▸ TASK INSTRUCTIONS: Every line below should be repeated exactly.
start
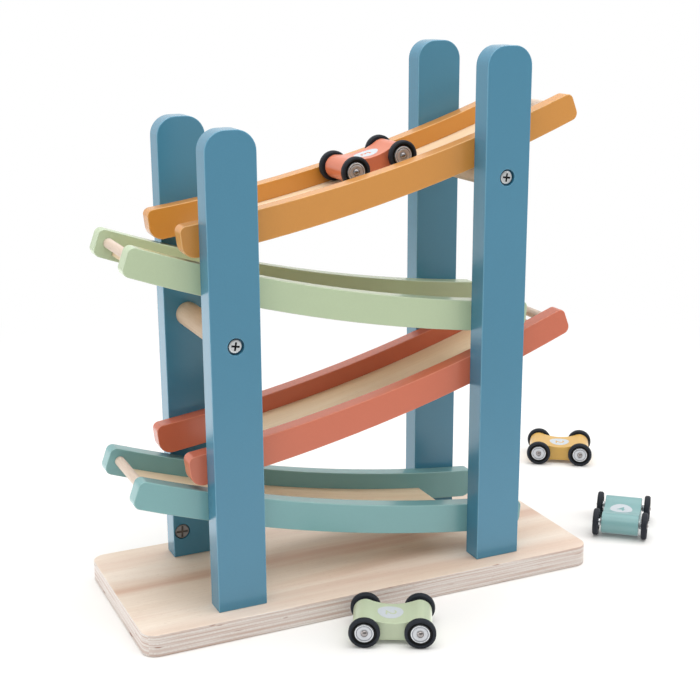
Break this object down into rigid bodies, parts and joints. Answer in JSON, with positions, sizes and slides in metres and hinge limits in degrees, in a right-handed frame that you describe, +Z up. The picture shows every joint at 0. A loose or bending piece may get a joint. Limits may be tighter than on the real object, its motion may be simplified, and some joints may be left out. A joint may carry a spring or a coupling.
{
  "type": "click clack track toy",
  "caption": "Wooden toy ramp with curved tracks that fall to and fro between pairs of posts on a plywood base, with small wheeled cars that roll down it and beside it.",
  "frame": {"origin": "centre of the base board's underside, on the surface it stands on", "axes": "+X along the base board to the taller posts, +Y from the front to the rear, +Z up"},
  "size_m": [0.4254, 0.2662, 0.3335],
  "materials": {
    "birch_plywood": "sealed birch plywood, clear satin",
    "blue_painted_wood": "painted beech, satin",
    "orange_painted_rail": "painted plywood, satin",
    "green_painted_rail": "painted plywood, satin",
    "red_painted_rail": "painted plywood, satin",
    "teal_painted_rail": "painted plywood, satin",
    "deck_veneer": "thin curved plywood, clear satin",
    "beech_dowel": "turned beech, bare",
    "zinc_plated_steel": "zinc plated",
    "zinc_casting": "die-cast zinc, dull",
    "axle_steel": "polished steel",
    "silver_hub_plastic": "silver painted plastic",
    "tyre_rubber": "moulded rubber, dull",
    "red_painted_car": "painted beech, satin",
    "green_painted_car": "painted beech, satin",
    "yellow_painted_car": "painted beech, satin",
    "teal_painted_car": "painted beech, satin"
  },
  "bodies": {
    "stand": {"base_board": "birch_plywood", "front_left_post": "blue_painted_wood", "rear_left_post": "blue_painted_wood", "front_right_post": "blue_painted_wood", "rear_right_post": "blue_painted_wood", "orange_front_rail": "orange_painted_rail", "orange_rear_rail": "orange_painted_rail", "orange_deck": "deck_veneer", "orange_stop_dowel": "beech_dowel", "green_front_rail": "green_painted_rail", "green_rear_rail": "green_painted_rail", "green_deck": "deck_veneer", "green_stop_dowel": "beech_dowel", "red_front_rail": "red_painted_rail", "red_rear_rail": "red_painted_rail", "red_deck": "deck_veneer", "red_stop_dowel": "beech_dowel", "teal_front_rail": "teal_painted_rail", "teal_rear_rail": "teal_painted_rail", "teal_deck": "deck_veneer", "teal_stop_dowel": "beech_dowel", "left_spacer_dowel": "beech_dowel", "right_spacer_dowel": "beech_dowel", "spacer_screws": "zinc_plated_steel", "cam_nuts": "zinc_casting", "cam_bolts": "zinc_plated_steel", "post_dowel_pins": "beech_dowel", "rail_dowel_pins": "beech_dowel"},
    "red_car": {"red_car_body": "red_painted_car"},
    "red_car_front_wheels": {"red_car_front_axle": "axle_steel", "red_car_front_hubs": "silver_hub_plastic", "red_car_front_tyres": "tyre_rubber"},
    "red_car_rear_wheels": {"red_car_rear_axle": "axle_steel", "red_car_rear_hubs": "silver_hub_plastic", "red_car_rear_tyres": "tyre_rubber"},
    "green_car": {"green_car_body": "green_painted_car"},
    "green_car_front_wheels": {"green_car_front_axle": "axle_steel", "green_car_front_hubs": "silver_hub_plastic", "green_car_front_tyres": "tyre_rubber"},
    "green_car_rear_wheels": {"green_car_rear_axle": "axle_steel", "green_car_rear_hubs": "silver_hub_plastic", "green_car_rear_tyres": "tyre_rubber"},
    "yellow_car": {"yellow_car_body": "yellow_painted_car"},
    "yellow_car_front_wheels": {"yellow_car_front_axle": "axle_steel", "yellow_car_front_hubs": "silver_hub_plastic", "yellow_car_front_tyres": "tyre_rubber"},
    "yellow_car_rear_wheels": {"yellow_car_rear_axle": "axle_steel", "yellow_car_rear_hubs": "silver_hub_plastic", "yellow_car_rear_tyres": "tyre_rubber"},
    "teal_car": {"teal_car_body": "teal_painted_car"},
    "teal_car_front_wheels": {"teal_car_front_axle": "axle_steel", "teal_car_front_hubs": "silver_hub_plastic", "teal_car_front_tyres": "tyre_rubber"},
    "teal_car_rear_wheels": {"teal_car_rear_axle": "axle_steel", "teal_car_rear_hubs": "silver_hub_plastic", "teal_car_rear_tyres": "tyre_rubber"}
  },
  "joints": [
    {"name": "red_car_roll", "type": "hinge", "parent": "stand", "child": "red_car", "pos_m": [-0.22919, 0.00645, 1.2336], "axis": [0, -1, 0], "range_deg": [-4.48, 5.12]},
    {"name": "red_car_front_spin", "type": "hinge", "parent": "red_car", "child": "red_car_front_wheels", "pos_m": [0.00598, 0.00645, 0.26031], "axis": [0, -1, 0], "continuous": true},
    {"name": "red_car_rear_spin", "type": "hinge", "parent": "red_car", "child": "red_car_rear_wheels", "pos_m": [0.03715, 0.00645, 0.26837], "axis": [0, -1, 0], "continuous": true},
    {"name": "green_car_roll", "type": "slide", "parent": "stand", "child": "green_car", "axis": [0.8894, -0.4571, 0], "range_m": [-0.006, 0.06]},
    {"name": "green_car_front_spin", "type": "hinge", "parent": "green_car", "child": "green_car_front_wheels", "pos_m": [0.00422, -0.10055, 0.0092], "axis": [0.4571, 0.8894, 0], "continuous": true},
    {"name": "green_car_rear_spin", "type": "hinge", "parent": "green_car", "child": "green_car_rear_wheels", "pos_m": [-0.02442, -0.08583, 0.0092], "axis": [0.4571, 0.8894, 0], "continuous": true},
    {"name": "yellow_car_roll", "type": "slide", "parent": "stand", "child": "yellow_car", "axis": [0.8368, -0.5476, 0], "range_m": [-0.05, 0.05]},
    {"name": "yellow_car_front_spin", "type": "hinge", "parent": "yellow_car", "child": "yellow_car_front_wheels", "pos_m": [0.25816, 0.10813, 0.0092], "axis": [0.5476, 0.8368, 0], "continuous": true},
    {"name": "yellow_car_rear_spin", "type": "hinge", "parent": "yellow_car", "child": "yellow_car_rear_wheels", "pos_m": [0.23122, 0.12577, 0.0092], "axis": [0.5476, 0.8368, 0], "continuous": true},
    {"name": "teal_car_roll", "type": "slide", "parent": "stand", "child": "teal_car", "axis": [0.6468, 0.7627, 0], "range_m": [-0.03, 0.05]},
    {"name": "teal_car_front_spin", "type": "hinge", "parent": "teal_car", "child": "teal_car_front_wheels", "pos_m": [0.21613, -0.00832, 0.0092], "axis": [-0.7627, 0.6468, 0], "continuous": true},
    {"name": "teal_car_rear_spin", "type": "hinge", "parent": "teal_car", "child": "teal_car_rear_wheels", "pos_m": [0.19531, -0.03288, 0.0092], "axis": [-0.7627, 0.6468, 0], "continuous": true}
  ],
  "couplings": [
    {"joint": "red_car_front_spin", "follows": "red_car_roll", "ratio": -109.84},
    {"joint": "red_car_rear_spin", "follows": "red_car_roll", "ratio": -109.84},
    {"joint": "green_car_front_spin", "follows": "green_car_roll", "rad_per_m": 108.7},
    {"joint": "green_car_rear_spin", "follows": "green_car_roll", "rad_per_m": 108.7},
    {"joint": "yellow_car_front_spin", "follows": "yellow_car_roll", "rad_per_m": 108.7},
    {"joint": "yellow_car_rear_spin", "follows": "yellow_car_roll", "rad_per_m": 108.7},
    {"joint": "teal_car_front_spin", "follows": "teal_car_roll", "rad_per_m": 108.7},
    {"joint": "teal_car_rear_spin", "follows": "teal_car_roll", "rad_per_m": 108.7}
  ]
}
end
▸ SOLUTION TO THIS TASK:
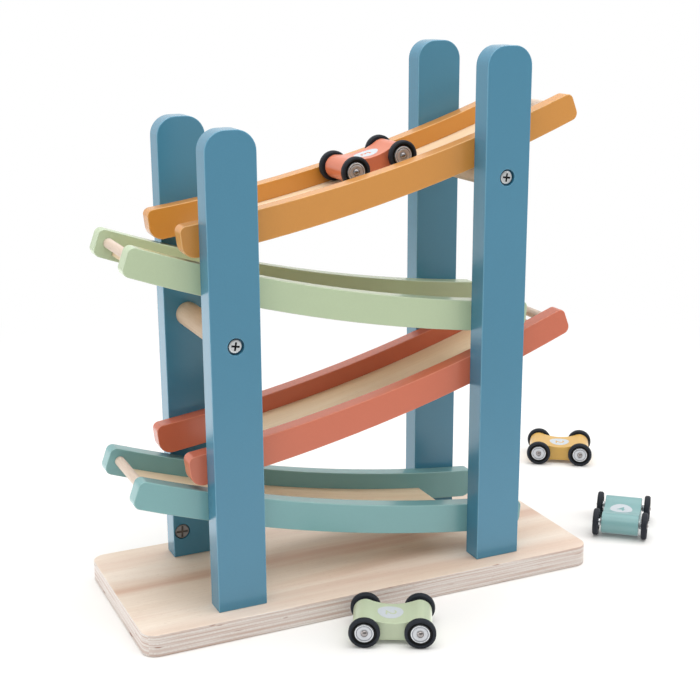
Break this object down into rigid bodies, parts and joints. Answer in JSON, with positions, sizes and slides in metres and hinge limits in degrees, in a right-handed frame that you describe, +Z up. The picture shows every joint at 0. A loose or bending piece may get a joint. Limits may be tighter than on the real object, its motion may be simplified, and some joints may be left out. A joint may carry a spring or a coupling.
{
  "type": "click clack track toy",
  "caption": "Wooden toy ramp with curved tracks that fall to and fro between pairs of posts on a plywood base, with small wheeled cars that roll down it and beside it.",
  "frame": {"origin": "centre of the base board's underside, on the surface it stands on", "axes": "+X along the base board to the taller posts, +Y from the front to the rear, +Z up"},
  "size_m": [0.4254, 0.2662, 0.3335],
  "materials": {
    "birch_plywood": "sealed birch plywood, clear satin",
    "blue_painted_wood": "painted beech, satin",
    "orange_painted_rail": "painted plywood, satin",
    "green_painted_rail": "painted plywood, satin",
    "red_painted_rail": "painted plywood, satin",
    "teal_painted_rail": "painted plywood, satin",
    "deck_veneer": "thin curved plywood, clear satin",
    "beech_dowel": "turned beech, bare",
    "zinc_plated_steel": "zinc plated",
    "zinc_casting": "die-cast zinc, dull",
    "axle_steel": "polished steel",
    "silver_hub_plastic": "silver painted plastic",
    "tyre_rubber": "moulded rubber, dull",
    "red_painted_car": "painted beech, satin",
    "green_painted_car": "painted beech, satin",
    "yellow_painted_car": "painted beech, satin",
    "teal_painted_car": "painted beech, satin"
  },
  "bodies": {
    "stand": {"base_board": "birch_plywood", "front_left_post": "blue_painted_wood", "rear_left_post": "blue_painted_wood", "front_right_post": "blue_painted_wood", "rear_right_post": "blue_painted_wood", "orange_front_rail": "orange_painted_rail", "orange_rear_rail": "orange_painted_rail", "orange_deck": "deck_veneer", "orange_stop_dowel": "beech_dowel", "green_front_rail": "green_painted_rail", "green_rear_rail": "green_painted_rail", "green_deck": "deck_veneer", "green_stop_dowel": "beech_dowel", "red_front_rail": "red_painted_rail", "red_rear_rail": "red_painted_rail", "red_deck": "deck_veneer", "red_stop_dowel": "beech_dowel", "teal_front_rail": "teal_painted_rail", "teal_rear_rail": "teal_painted_rail", "teal_deck": "deck_veneer", "teal_stop_dowel": "beech_dowel", "left_spacer_dowel": "beech_dowel", "right_spacer_dowel": "beech_dowel", "spacer_screws": "zinc_plated_steel", "cam_nuts": "zinc_casting", "cam_bolts": "zinc_plated_steel", "post_dowel_pins": "beech_dowel", "rail_dowel_pins": "beech_dowel"},
    "red_car": {"red_car_body": "red_painted_car"},
    "red_car_front_wheels": {"red_car_front_axle": "axle_steel", "red_car_front_hubs": "silver_hub_plastic", "red_car_front_tyres": "tyre_rubber"},
    "red_car_rear_wheels": {"red_car_rear_axle": "axle_steel", "red_car_rear_hubs": "silver_hub_plastic", "red_car_rear_tyres": "tyre_rubber"},
    "green_car": {"green_car_body": "green_painted_car"},
    "green_car_front_wheels": {"green_car_front_axle": "axle_steel", "green_car_front_hubs": "silver_hub_plastic", "green_car_front_tyres": "tyre_rubber"},
    "green_car_rear_wheels": {"green_car_rear_axle": "axle_steel", "green_car_rear_hubs": "silver_hub_plastic", "green_car_rear_tyres": "tyre_rubber"},
    "yellow_car": {"yellow_car_body": "yellow_painted_car"},
    "yellow_car_front_wheels": {"yellow_car_front_axle": "axle_steel", "yellow_car_front_hubs": "silver_hub_plastic", "yellow_car_front_tyres": "tyre_rubber"},
    "yellow_car_rear_wheels": {"yellow_car_rear_axle": "axle_steel", "yellow_car_rear_hubs": "silver_hub_plastic", "yellow_car_rear_tyres": "tyre_rubber"},
    "teal_car": {"teal_car_body": "teal_painted_car"},
    "teal_car_front_wheels": {"teal_car_front_axle": "axle_steel", "teal_car_front_hubs": "silver_hub_plastic", "teal_car_front_tyres": "tyre_rubber"},
    "teal_car_rear_wheels": {"teal_car_rear_axle": "axle_steel", "teal_car_rear_hubs": "silver_hub_plastic", "teal_car_rear_tyres": "tyre_rubber"}
  },
  "joints": [
    {"name": "red_car_roll", "type": "hinge", "parent": "stand", "child": "red_car", "pos_m": [-0.22919, 0.00645, 1.2336], "axis": [0, -1, 0], "range_deg": [-4.48, 5.12]},
    {"name": "red_car_front_spin", "type": "hinge", "parent": "red_car", "child": "red_car_front_wheels", "pos_m": [0.00598, 0.00645, 0.26031], "axis": [0, -1, 0], "continuous": true},
    {"name": "red_car_rear_spin", "type": "hinge", "parent": "red_car", "child": "red_car_rear_wheels", "pos_m": [0.03715, 0.00645, 0.26837], "axis": [0, -1, 0], "continuous": true},
    {"name": "green_car_roll", "type": "slide", "parent": "stand", "child": "green_car", "axis": [0.8894, -0.4571, 0], "range_m": [-0.006, 0.06]},
    {"name": "green_car_front_spin", "type": "hinge", "parent": "green_car", "child": "green_car_front_wheels", "pos_m": [0.00422, -0.10055, 0.0092], "axis": [0.4571, 0.8894, 0], "continuous": true},
    {"name": "green_car_rear_spin", "type": "hinge", "parent": "green_car", "child": "green_car_rear_wheels", "pos_m": [-0.02442, -0.08583, 0.0092], "axis": [0.4571, 0.8894, 0], "continuous": true},
    {"name": "yellow_car_roll", "type": "slide", "parent": "stand", "child": "yellow_car", "axis": [0.8368, -0.5476, 0], "range_m": [-0.05, 0.05]},
    {"name": "yellow_car_front_spin", "type": "hinge", "parent": "yellow_car", "child": "yellow_car_front_wheels", "pos_m": [0.25816, 0.10813, 0.0092], "axis": [0.5476, 0.8368, 0], "continuous": true},
    {"name": "yellow_car_rear_spin", "type": "hinge", "parent": "yellow_car", "child": "yellow_car_rear_wheels", "pos_m": [0.23122, 0.12577, 0.0092], "axis": [0.5476, 0.8368, 0], "continuous": true},
    {"name": "teal_car_roll", "type": "slide", "parent": "stand", "child": "teal_car", "axis": [0.6468, 0.7627, 0], "range_m": [-0.03, 0.05]},
    {"name": "teal_car_front_spin", "type": "hinge", "parent": "teal_car", "child": "teal_car_front_wheels", "pos_m": [0.21613, -0.00832, 0.0092], "axis": [-0.7627, 0.6468, 0], "continuous": true},
    {"name": "teal_car_rear_spin", "type": "hinge", "parent": "teal_car", "child": "teal_car_rear_wheels", "pos_m": [0.19531, -0.03288, 0.0092], "axis": [-0.7627, 0.6468, 0], "continuous": true}
  ],
  "couplings": [
    {"joint": "red_car_front_spin", "follows": "red_car_roll", "ratio": -109.84},
    {"joint": "red_car_rear_spin", "follows": "red_car_roll", "ratio": -109.84},
    {"joint": "green_car_front_spin", "follows": "green_car_roll", "rad_per_m": 108.7},
    {"joint": "green_car_rear_spin", "follows": "green_car_roll", "rad_per_m": 108.7},
    {"joint": "yellow_car_front_spin", "follows": "yellow_car_roll", "rad_per_m": 108.7},
    {"joint": "yellow_car_rear_spin", "follows": "yellow_car_roll", "rad_per_m": 108.7},
    {"joint": "teal_car_front_spin", "follows": "teal_car_roll", "rad_per_m": 108.7},
    {"joint": "teal_car_rear_spin", "follows": "teal_car_roll", "rad_per_m": 108.7}
  ]
}